[Begin]
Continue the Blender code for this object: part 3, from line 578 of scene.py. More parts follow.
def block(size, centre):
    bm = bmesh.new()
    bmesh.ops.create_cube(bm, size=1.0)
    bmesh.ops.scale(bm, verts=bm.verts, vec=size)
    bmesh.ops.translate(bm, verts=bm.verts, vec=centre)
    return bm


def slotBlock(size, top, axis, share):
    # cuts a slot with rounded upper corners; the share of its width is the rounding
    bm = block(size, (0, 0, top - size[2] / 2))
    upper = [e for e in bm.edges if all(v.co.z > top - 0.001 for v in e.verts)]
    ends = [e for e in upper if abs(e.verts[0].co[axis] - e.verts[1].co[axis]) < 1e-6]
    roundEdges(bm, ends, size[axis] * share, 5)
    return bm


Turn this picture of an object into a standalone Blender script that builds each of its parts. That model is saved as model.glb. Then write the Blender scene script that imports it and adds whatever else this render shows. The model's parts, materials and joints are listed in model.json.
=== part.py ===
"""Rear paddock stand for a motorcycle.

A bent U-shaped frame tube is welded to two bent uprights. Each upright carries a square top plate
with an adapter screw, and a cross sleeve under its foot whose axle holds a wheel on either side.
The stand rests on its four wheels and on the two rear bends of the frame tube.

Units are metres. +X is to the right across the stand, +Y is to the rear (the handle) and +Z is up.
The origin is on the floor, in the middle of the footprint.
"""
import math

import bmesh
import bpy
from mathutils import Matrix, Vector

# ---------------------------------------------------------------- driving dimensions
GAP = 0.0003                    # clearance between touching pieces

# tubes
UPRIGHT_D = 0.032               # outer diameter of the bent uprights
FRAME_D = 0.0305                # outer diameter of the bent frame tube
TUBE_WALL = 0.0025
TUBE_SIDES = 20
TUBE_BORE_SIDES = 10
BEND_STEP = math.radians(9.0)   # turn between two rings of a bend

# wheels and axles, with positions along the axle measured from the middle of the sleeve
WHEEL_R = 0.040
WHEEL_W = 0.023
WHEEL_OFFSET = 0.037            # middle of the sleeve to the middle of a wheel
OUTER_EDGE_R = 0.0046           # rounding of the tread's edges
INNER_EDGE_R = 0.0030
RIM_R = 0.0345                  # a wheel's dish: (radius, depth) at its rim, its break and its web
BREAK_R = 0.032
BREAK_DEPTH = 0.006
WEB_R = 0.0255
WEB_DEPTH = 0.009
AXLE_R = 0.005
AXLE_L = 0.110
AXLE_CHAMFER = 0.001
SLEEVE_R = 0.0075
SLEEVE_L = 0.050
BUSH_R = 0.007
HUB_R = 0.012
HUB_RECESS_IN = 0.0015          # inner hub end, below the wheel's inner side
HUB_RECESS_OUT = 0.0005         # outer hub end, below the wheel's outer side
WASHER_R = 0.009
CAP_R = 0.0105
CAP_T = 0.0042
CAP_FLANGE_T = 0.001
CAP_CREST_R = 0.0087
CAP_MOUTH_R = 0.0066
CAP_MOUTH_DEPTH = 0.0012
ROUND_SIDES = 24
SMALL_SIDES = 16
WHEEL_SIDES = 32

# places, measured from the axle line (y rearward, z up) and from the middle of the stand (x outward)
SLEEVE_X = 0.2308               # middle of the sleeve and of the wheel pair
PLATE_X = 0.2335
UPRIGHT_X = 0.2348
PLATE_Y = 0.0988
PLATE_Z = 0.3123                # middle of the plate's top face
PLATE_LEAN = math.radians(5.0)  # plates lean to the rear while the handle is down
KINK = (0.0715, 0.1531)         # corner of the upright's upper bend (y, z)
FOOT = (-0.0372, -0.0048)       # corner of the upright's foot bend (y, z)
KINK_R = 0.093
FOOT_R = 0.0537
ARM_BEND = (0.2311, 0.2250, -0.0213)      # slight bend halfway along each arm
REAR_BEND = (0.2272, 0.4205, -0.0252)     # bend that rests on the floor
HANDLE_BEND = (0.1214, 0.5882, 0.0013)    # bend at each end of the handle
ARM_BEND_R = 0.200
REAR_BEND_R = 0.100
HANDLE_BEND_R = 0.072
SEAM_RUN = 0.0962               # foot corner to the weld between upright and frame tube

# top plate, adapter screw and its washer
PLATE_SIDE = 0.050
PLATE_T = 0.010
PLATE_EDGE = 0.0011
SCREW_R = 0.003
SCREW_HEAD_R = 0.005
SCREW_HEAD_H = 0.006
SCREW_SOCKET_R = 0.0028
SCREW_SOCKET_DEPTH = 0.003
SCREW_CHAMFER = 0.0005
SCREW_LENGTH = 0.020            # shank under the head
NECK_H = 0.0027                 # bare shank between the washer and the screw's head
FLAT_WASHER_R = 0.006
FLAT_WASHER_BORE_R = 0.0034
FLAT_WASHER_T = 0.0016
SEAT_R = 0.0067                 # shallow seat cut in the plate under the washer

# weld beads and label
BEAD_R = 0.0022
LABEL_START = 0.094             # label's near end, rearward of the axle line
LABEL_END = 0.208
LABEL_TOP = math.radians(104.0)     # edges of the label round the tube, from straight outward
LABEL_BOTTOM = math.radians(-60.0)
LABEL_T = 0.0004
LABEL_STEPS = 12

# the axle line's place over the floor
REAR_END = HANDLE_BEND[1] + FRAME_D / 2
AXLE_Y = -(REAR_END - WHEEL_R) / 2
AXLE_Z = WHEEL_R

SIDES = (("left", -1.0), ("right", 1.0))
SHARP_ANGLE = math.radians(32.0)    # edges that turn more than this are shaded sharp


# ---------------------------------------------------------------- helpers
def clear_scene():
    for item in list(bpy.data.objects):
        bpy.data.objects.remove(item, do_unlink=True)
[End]
[Begin]
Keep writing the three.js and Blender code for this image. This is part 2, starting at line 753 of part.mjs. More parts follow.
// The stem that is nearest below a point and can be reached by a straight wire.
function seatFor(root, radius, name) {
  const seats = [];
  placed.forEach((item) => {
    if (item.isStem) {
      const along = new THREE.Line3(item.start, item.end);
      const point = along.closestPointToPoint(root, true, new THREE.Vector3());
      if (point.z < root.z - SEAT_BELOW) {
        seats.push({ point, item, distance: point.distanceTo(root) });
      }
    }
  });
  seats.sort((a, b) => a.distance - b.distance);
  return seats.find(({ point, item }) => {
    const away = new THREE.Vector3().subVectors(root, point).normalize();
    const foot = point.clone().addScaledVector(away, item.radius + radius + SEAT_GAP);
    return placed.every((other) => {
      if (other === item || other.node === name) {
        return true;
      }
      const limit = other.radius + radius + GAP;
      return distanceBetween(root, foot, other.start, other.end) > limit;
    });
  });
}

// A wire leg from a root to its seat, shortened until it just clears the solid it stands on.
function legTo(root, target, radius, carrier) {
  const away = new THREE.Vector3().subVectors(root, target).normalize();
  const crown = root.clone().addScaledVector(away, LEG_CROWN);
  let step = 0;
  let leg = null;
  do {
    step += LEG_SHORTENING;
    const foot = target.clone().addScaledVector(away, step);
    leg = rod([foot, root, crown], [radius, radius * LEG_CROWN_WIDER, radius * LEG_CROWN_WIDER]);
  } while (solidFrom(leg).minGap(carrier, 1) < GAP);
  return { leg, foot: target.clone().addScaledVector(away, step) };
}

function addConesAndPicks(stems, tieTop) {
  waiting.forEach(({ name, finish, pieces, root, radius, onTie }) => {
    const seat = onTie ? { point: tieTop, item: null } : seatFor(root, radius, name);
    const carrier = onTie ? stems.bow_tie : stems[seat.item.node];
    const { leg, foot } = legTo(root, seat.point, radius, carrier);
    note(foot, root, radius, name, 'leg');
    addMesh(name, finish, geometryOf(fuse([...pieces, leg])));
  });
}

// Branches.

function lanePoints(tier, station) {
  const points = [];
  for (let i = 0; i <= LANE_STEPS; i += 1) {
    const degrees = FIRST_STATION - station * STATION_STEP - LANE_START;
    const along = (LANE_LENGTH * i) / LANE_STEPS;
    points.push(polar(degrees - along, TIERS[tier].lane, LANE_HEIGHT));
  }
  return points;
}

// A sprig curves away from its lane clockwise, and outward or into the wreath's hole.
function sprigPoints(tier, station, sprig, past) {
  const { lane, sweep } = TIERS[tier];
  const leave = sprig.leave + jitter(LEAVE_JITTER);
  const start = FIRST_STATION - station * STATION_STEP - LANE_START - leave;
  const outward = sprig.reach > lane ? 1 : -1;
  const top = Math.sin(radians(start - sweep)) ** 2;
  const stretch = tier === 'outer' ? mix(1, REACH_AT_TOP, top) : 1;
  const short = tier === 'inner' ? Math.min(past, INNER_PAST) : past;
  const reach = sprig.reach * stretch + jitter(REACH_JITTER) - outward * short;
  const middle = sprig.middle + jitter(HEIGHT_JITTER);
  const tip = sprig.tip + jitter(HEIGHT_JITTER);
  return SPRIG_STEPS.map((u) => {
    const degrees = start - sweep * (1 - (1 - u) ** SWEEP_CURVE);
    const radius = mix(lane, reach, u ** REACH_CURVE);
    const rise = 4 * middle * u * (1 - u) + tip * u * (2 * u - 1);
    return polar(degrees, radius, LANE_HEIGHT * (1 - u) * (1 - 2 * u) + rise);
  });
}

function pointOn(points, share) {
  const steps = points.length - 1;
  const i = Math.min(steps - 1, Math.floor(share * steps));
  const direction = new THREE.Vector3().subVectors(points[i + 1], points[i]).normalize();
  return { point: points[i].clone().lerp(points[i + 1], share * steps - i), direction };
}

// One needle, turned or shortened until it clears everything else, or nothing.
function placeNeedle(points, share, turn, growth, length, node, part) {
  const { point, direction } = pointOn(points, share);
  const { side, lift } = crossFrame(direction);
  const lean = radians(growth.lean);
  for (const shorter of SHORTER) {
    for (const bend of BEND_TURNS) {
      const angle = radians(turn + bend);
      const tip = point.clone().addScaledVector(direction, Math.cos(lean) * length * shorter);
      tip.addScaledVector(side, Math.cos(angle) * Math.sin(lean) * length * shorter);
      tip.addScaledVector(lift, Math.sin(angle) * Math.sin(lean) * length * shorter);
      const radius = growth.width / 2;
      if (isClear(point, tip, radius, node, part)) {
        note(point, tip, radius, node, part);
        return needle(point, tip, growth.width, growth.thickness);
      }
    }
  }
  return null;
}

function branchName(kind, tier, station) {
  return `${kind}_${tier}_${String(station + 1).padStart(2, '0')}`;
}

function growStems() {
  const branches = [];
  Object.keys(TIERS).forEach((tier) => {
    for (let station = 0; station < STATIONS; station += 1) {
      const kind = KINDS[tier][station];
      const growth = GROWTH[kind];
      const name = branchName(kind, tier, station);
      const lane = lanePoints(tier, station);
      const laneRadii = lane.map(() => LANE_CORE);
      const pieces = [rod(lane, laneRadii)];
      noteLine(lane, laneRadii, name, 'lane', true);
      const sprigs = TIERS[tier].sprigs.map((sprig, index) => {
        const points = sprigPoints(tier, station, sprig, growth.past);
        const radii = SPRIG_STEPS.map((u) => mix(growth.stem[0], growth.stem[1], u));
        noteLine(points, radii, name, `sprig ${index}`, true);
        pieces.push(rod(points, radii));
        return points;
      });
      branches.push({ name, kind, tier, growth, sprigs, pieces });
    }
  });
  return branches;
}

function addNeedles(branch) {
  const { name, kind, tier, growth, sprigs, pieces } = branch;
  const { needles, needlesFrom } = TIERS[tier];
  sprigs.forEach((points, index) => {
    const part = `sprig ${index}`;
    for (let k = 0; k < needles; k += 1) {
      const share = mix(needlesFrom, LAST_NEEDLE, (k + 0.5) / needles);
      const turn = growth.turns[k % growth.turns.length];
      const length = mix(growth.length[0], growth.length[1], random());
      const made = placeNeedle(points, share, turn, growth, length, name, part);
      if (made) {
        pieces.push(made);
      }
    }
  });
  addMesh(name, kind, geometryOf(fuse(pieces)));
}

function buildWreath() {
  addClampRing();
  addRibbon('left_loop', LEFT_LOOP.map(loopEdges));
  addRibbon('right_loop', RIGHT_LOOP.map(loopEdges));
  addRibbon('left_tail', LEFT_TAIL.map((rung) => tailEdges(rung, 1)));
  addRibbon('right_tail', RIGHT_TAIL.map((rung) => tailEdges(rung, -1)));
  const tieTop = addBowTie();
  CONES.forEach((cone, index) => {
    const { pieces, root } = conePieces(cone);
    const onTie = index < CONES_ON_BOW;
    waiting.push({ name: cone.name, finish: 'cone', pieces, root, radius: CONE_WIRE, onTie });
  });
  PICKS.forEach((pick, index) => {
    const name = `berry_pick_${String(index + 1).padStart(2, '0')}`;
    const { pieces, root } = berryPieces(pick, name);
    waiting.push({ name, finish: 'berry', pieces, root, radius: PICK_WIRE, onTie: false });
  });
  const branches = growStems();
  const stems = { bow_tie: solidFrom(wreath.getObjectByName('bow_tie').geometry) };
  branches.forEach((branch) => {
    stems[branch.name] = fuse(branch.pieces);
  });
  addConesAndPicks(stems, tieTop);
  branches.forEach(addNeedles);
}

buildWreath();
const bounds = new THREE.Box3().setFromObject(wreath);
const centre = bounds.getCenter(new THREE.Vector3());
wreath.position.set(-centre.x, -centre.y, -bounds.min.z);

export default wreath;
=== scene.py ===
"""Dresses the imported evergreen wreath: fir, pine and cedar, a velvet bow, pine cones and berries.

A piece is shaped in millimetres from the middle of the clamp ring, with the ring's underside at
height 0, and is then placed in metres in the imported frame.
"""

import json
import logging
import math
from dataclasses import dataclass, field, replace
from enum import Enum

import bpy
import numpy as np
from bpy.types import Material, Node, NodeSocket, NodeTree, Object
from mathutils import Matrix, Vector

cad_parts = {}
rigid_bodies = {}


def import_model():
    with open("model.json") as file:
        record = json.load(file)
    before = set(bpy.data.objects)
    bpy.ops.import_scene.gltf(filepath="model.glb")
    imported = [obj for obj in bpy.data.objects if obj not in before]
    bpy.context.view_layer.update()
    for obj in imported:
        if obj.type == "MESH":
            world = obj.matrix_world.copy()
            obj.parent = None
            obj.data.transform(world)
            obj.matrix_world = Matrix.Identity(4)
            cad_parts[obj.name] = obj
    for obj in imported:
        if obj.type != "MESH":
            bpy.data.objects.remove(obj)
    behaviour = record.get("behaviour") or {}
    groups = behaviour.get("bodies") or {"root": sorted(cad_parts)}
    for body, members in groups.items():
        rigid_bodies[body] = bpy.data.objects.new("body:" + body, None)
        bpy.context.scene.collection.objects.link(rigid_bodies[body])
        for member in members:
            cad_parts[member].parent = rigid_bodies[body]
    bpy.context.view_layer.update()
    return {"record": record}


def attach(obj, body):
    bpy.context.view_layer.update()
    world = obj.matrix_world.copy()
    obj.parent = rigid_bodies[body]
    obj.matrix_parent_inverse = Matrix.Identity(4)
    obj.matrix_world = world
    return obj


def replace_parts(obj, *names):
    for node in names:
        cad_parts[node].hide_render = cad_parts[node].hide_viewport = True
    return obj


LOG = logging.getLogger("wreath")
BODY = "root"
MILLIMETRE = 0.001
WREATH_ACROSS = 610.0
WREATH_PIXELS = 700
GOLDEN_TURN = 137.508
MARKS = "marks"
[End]
**Aim**
Begin at the line that has "buildWreath();"; stop after the line that has "from enum import Enum". Copy every line in that span exactly.

**Task output**
buildWreath();
const bounds = new THREE.Box3().setFromObject(wreath);
const centre = bounds.getCenter(new THREE.Vector3());
wreath.position.set(-centre.x, -centre.y, -bounds.min.z);

export default wreath;
=== scene.py ===
"""Dresses the imported evergreen wreath: fir, pine and cedar, a velvet bow, pine cones and berries.

A piece is shaped in millimetres from the middle of the clamp ring, with the ring's underside at
height 0, and is then placed in metres in the imported frame.
"""

import json
import logging
import math
from dataclasses import dataclass, field, replace
from enum import Enum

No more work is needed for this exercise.